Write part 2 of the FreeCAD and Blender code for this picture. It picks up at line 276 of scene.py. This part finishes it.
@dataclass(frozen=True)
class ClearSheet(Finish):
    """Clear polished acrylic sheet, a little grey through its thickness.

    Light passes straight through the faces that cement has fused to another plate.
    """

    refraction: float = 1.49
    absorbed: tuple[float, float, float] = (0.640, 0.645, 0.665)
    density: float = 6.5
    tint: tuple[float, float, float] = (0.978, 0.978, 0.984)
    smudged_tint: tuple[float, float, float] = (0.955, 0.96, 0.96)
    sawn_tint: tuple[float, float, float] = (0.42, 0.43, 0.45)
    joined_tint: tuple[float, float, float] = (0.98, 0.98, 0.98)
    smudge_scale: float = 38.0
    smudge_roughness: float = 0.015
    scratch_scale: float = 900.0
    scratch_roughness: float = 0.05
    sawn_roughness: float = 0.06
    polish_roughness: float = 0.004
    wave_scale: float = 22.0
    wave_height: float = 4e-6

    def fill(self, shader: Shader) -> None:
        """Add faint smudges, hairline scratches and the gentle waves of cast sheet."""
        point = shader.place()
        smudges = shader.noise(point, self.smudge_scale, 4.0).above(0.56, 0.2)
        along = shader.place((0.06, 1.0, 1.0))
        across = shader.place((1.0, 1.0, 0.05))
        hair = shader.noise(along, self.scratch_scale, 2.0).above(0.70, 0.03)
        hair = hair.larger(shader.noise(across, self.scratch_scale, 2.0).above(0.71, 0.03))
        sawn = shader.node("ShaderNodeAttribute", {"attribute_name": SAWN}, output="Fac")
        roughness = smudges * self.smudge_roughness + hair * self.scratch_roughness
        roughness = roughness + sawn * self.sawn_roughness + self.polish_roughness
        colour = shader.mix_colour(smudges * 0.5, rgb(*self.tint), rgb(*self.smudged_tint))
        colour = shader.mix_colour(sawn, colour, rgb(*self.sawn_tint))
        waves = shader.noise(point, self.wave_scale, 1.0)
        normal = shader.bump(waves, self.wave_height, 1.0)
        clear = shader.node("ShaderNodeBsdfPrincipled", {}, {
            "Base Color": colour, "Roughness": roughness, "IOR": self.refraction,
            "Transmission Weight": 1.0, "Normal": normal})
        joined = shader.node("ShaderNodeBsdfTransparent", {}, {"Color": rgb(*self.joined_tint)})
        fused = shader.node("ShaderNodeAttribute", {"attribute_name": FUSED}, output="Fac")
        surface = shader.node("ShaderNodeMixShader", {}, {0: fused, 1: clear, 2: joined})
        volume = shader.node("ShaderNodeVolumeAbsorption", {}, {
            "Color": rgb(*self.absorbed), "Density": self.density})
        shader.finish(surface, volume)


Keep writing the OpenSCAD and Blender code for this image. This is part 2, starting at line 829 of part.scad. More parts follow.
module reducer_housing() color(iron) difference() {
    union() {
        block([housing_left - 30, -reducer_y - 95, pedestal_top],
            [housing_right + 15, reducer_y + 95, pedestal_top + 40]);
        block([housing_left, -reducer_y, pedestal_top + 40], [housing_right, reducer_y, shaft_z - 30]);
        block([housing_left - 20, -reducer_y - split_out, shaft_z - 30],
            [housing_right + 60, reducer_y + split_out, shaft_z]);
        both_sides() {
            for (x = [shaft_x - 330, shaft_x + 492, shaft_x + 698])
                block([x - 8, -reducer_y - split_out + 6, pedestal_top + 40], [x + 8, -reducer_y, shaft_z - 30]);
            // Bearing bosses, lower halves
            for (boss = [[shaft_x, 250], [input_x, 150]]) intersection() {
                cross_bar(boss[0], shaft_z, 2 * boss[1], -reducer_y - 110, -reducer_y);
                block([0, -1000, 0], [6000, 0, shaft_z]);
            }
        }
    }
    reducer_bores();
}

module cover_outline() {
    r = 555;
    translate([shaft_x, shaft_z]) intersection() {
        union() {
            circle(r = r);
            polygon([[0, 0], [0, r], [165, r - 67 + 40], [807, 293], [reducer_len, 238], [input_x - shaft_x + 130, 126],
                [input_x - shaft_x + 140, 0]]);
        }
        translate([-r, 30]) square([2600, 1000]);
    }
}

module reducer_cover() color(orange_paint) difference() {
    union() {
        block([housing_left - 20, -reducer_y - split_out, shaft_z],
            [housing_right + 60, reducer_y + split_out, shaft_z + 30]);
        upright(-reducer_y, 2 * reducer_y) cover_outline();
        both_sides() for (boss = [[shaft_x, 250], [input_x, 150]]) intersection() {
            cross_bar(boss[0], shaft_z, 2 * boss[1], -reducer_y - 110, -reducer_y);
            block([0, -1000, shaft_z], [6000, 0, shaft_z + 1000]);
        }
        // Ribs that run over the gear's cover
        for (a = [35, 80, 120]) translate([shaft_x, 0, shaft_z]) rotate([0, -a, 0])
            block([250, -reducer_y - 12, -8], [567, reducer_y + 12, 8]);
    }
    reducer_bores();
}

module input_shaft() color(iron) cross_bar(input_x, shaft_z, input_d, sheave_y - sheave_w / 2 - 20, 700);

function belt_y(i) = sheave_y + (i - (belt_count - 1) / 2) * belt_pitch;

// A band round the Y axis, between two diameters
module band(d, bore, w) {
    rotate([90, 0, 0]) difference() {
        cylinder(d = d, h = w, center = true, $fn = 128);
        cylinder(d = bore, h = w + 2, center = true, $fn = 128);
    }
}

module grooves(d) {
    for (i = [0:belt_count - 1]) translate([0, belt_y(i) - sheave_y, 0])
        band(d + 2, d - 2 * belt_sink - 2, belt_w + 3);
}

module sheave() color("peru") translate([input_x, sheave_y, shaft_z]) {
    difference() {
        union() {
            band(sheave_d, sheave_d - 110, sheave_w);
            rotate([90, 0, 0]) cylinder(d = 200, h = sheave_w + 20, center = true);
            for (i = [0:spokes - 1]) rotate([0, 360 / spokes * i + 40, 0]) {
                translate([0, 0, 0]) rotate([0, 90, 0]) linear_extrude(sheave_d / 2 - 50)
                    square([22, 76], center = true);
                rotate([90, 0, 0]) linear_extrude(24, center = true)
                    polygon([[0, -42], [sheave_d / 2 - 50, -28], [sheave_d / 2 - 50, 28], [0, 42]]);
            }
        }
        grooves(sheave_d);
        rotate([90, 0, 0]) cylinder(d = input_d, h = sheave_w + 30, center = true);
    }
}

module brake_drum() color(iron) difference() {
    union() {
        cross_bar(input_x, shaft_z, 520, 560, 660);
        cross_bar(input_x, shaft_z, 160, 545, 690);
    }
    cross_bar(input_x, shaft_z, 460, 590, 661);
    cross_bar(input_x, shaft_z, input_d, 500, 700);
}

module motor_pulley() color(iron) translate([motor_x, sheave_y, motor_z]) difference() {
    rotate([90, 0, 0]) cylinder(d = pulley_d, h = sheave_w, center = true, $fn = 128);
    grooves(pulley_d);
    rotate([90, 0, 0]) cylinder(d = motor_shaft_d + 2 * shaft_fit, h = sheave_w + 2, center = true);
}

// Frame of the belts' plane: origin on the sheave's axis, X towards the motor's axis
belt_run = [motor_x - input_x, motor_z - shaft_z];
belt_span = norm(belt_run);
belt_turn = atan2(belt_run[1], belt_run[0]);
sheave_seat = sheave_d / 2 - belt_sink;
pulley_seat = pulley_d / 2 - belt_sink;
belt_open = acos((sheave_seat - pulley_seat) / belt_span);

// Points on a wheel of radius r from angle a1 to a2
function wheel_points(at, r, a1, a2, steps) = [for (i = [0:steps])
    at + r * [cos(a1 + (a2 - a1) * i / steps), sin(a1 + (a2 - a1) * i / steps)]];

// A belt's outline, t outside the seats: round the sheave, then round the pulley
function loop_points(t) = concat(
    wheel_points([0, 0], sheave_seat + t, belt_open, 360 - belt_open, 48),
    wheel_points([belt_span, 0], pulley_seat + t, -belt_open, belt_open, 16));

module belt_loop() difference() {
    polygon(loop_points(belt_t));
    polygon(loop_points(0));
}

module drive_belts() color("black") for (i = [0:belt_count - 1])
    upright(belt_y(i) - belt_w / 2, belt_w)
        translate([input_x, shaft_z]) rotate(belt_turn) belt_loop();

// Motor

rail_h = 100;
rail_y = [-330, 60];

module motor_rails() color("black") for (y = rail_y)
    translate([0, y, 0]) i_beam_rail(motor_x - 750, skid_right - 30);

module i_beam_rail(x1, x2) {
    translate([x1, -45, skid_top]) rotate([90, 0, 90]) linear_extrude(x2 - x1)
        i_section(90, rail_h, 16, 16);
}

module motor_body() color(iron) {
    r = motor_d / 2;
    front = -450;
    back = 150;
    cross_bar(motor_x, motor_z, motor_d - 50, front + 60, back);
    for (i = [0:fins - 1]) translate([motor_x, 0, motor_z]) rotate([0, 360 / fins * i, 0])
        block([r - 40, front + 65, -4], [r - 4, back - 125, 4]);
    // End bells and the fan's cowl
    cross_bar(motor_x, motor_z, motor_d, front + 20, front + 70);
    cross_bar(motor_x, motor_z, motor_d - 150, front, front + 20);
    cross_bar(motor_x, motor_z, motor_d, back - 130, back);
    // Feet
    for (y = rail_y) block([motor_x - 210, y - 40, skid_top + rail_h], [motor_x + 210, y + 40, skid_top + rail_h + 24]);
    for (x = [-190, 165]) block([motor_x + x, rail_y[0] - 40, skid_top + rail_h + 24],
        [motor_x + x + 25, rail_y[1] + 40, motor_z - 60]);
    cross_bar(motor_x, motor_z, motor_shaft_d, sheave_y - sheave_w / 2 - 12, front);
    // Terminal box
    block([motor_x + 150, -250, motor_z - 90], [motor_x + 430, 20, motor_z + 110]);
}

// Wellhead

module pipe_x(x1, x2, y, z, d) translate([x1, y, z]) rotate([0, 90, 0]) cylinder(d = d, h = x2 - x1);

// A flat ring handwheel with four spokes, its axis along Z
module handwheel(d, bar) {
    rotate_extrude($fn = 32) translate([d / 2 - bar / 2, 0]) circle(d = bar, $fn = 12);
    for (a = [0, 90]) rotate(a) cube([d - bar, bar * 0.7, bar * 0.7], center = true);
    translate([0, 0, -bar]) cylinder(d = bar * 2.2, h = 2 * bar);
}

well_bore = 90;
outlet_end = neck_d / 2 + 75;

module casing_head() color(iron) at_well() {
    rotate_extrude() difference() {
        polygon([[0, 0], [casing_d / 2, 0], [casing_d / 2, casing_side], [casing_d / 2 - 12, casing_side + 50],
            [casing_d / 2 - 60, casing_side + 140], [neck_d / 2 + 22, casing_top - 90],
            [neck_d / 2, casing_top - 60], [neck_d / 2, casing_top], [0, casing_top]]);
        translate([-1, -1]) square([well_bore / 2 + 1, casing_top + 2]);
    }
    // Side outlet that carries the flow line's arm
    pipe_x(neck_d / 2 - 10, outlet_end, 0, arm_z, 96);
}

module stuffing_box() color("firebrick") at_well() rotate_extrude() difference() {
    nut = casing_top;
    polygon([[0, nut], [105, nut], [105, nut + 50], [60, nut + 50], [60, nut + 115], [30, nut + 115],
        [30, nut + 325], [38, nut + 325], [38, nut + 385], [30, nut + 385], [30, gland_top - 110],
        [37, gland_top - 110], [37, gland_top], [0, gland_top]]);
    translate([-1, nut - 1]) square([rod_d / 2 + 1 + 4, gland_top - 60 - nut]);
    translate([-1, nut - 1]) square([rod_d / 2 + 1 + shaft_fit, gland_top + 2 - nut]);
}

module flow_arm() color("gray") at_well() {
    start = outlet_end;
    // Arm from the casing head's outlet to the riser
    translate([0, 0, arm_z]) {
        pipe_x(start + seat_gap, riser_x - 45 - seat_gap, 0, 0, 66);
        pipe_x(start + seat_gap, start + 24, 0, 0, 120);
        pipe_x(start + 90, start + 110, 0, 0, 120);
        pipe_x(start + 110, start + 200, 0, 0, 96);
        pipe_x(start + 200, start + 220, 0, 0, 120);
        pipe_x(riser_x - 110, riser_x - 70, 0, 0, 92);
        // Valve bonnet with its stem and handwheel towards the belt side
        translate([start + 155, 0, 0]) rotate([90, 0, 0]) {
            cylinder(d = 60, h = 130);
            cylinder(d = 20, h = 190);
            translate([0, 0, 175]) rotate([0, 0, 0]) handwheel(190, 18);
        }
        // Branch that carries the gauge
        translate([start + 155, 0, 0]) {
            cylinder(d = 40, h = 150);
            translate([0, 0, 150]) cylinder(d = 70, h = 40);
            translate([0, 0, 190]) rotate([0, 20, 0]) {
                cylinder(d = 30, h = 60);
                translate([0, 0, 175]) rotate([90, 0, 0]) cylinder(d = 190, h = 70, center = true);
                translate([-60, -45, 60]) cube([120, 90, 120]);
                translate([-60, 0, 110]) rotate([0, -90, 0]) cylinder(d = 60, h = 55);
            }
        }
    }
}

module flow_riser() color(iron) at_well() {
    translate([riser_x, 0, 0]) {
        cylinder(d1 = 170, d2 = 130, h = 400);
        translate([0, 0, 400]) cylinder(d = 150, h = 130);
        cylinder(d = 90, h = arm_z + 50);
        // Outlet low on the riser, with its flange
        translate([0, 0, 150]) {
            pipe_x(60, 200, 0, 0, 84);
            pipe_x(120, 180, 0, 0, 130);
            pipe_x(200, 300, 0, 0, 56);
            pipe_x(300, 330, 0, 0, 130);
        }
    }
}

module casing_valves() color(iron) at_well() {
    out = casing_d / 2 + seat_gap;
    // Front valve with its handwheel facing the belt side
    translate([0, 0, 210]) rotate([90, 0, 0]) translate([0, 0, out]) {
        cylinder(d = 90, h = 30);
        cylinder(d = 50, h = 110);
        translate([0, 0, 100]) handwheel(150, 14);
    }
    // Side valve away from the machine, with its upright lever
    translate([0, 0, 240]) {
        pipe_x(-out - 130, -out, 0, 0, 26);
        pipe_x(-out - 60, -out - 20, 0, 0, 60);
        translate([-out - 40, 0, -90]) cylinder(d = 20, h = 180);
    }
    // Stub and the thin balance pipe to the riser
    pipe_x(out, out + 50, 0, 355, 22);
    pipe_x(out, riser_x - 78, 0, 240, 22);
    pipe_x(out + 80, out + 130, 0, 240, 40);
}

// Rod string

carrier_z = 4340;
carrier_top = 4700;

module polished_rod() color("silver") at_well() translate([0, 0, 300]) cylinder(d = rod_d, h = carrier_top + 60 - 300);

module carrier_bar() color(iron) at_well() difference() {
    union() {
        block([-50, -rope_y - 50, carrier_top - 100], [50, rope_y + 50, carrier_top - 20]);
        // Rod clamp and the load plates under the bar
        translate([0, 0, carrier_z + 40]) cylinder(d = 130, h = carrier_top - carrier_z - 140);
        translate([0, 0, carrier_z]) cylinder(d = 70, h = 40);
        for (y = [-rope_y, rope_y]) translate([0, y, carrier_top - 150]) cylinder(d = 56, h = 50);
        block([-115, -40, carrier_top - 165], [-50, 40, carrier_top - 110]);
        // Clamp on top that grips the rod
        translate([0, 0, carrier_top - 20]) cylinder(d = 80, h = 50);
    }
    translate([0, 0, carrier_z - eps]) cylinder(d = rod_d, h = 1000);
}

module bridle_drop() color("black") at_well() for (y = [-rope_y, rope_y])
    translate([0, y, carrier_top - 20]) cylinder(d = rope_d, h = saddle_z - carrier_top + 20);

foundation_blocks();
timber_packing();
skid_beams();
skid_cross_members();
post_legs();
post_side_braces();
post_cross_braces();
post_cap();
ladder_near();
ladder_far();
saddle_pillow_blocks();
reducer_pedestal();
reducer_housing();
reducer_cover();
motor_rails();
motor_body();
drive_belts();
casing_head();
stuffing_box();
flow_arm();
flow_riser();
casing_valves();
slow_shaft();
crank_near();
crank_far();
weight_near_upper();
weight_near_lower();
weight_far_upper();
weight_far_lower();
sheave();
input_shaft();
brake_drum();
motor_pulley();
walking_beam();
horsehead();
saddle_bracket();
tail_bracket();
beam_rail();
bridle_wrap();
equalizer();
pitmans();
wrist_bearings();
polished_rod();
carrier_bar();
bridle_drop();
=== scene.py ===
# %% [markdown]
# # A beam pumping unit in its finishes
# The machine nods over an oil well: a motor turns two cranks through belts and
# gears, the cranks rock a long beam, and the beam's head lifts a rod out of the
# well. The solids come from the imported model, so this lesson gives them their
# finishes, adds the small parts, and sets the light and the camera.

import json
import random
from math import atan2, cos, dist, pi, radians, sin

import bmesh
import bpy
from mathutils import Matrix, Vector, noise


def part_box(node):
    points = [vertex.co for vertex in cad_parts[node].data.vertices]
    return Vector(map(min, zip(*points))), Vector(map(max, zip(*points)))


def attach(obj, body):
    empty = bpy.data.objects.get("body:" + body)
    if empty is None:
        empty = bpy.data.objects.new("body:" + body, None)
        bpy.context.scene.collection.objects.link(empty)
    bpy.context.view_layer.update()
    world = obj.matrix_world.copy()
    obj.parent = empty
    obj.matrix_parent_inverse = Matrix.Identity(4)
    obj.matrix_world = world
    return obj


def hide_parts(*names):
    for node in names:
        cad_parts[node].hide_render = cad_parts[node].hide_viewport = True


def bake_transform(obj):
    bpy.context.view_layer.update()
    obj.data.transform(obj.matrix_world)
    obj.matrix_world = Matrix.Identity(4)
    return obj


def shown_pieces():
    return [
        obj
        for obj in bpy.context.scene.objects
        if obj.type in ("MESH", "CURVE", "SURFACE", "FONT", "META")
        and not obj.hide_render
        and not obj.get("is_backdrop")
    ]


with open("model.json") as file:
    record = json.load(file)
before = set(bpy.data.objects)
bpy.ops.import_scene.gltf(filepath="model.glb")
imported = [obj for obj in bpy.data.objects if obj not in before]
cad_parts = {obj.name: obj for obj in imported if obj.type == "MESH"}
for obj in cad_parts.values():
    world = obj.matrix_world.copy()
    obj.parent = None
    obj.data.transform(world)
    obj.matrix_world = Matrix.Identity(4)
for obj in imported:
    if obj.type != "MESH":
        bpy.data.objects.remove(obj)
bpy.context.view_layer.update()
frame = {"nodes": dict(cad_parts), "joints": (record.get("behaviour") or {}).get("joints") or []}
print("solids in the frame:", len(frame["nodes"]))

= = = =

§ **TO BE DONE**: Reproduce, without alteration, solely the lines beginning at the line that includes "foundation_blocks();" and ending at the line that includes "points = [vertex.co", both lines included.

§ **ANSWER TO THIS EXERCISE**:
foundation_blocks();
timber_packing();
skid_beams();
skid_cross_members();
post_legs();
post_side_braces();
post_cross_braces();
post_cap();
ladder_near();
ladder_far();
saddle_pillow_blocks();
reducer_pedestal();
reducer_housing();
reducer_cover();
motor_rails();
motor_body();
drive_belts();
casing_head();
stuffing_box();
flow_arm();
flow_riser();
casing_valves();
slow_shaft();
crank_near();
crank_far();
weight_near_upper();
weight_near_lower();
weight_far_upper();
weight_far_lower();
sheave();
input_shaft();
brake_drum();
motor_pulley();
walking_beam();
horsehead();
saddle_bracket();
tail_bracket();
beam_rail();
bridle_wrap();
equalizer();
pitmans();
wrist_bearings();
polished_rod();
carrier_bar();
bridle_drop();
=== scene.py ===
# %% [markdown]
# # A beam pumping unit in its finishes
# The machine nods over an oil well: a motor turns two cranks through belts and
# gears, the cranks rock a long beam, and the beam's head lifts a rod out of the
# well. The solids come from the imported model, so this lesson gives them their
# finishes, adds the small parts, and sets the light and the camera.

import json
import random
from math import atan2, cos, dist, pi, radians, sin

import bmesh
import bpy
from mathutils import Matrix, Vector, noise


def part_box(node):
    points = [vertex.co for vertex in cad_parts[node].data.vertices]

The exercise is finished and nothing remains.